- **LISTED RECORDS**:
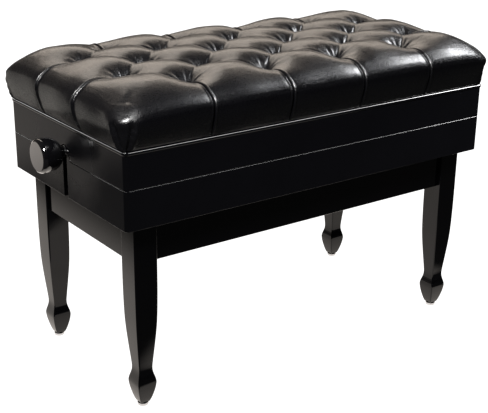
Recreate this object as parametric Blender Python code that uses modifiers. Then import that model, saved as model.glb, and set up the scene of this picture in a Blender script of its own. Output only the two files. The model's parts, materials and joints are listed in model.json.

--

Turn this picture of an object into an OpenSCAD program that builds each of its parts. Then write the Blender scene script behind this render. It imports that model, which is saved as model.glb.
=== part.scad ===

...

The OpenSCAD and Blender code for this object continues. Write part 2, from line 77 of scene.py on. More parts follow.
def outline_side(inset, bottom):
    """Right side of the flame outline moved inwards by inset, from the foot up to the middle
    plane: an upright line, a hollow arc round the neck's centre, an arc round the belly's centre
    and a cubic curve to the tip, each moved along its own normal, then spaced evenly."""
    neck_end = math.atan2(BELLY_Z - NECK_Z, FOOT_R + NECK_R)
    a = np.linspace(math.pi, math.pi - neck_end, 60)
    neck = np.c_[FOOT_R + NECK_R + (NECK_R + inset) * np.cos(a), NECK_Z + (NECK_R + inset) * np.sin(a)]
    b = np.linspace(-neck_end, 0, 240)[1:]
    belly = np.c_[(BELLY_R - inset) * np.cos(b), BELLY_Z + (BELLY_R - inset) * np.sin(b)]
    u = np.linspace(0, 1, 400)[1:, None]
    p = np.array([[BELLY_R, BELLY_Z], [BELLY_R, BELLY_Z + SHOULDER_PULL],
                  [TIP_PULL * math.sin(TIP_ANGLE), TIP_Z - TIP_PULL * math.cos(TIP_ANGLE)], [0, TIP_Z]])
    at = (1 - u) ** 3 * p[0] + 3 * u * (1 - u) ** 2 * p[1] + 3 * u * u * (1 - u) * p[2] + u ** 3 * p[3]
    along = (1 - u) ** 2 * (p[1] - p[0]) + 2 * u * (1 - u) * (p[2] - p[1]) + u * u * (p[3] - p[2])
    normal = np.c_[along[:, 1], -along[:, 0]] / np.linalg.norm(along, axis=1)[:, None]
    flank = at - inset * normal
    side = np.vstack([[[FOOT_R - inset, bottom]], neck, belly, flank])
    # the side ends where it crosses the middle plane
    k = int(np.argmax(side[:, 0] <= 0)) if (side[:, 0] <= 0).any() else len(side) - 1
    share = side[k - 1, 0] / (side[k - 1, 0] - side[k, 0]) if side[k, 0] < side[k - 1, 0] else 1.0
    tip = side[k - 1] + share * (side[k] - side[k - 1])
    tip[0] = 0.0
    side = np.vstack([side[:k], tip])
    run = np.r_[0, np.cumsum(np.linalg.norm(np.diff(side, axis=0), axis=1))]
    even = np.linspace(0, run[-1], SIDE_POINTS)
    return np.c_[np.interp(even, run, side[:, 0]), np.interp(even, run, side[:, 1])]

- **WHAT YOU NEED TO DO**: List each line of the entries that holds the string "OpenSCAD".

- **ANSWER TO THIS EXERCISE**:
Turn this picture of an object into an OpenSCAD program that builds each of its parts. Then write the Blender scene script behind this render. It imports that model, which is saved as model.glb.
The OpenSCAD and Blender code for this object continues. Write part 2, from line 77 of scene.py on. More parts follow.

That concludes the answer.